J’étais encore jeune à l’époque et je ne pouvais pas répondre aux attentes qu’il avait placées en moi. Très rapidement, je n’ai plus compris le comportement qu’il avait envers moi, cette façon de se montrer déçu du travail que je fournissais. Mon respect pour lui a toujours été tenace, mais à l’époque, je pensais qu’il était mieux pour moi de tenter ma chance ailleurs. Bien plus tard, j’ai commencé à comprendre, notamment en devenant entraîneur, pourquoi il procédait de cette manière et que j’étais incapable d’y répondre… À l’époque. Lorsque j’ai entraîné le FC Barcelone, Johan Cruijff m’a été d’une grande aide. Discuter avec lui de jeu, partager ses idées avec moi a été un plaisir de tous les jours.
Voyez-vous des limites, des défauts au football prôné par Cruijff ?

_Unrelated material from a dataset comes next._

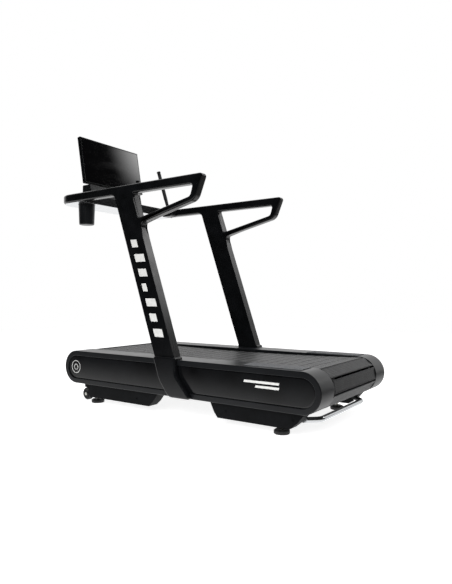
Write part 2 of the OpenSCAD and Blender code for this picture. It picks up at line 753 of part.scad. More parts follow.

Pas vraiment. Même si, au début de ma carrière, je me disais qu’il ferait bien de s’occuper de sa défense (rires). Il voulait donner au public quelque chose qui puisse le réjouir. Donc au football défensif, destructeur, il a toujours préféré le football offensif. Comme il pensait plus vite que tout le monde, il pensait que la meilleure défense était l’attaque – et donc les attaquants qui, s’ils mettaient le bleu de chauffe, rendaient l’équipe plus forte. Encore une fois, il avait raison.
Quel est votre meilleur souvenir de Johan Cruijff ?
Avoir eu le privilège d’évoluer à ses côtés alors que je n’étais qu’un gamin, apprendre de lui lorsqu’il m’entraînait, puis lorsque je suis devenu entraîneur au FC Barcelone, l’avoir comme mentor et ami.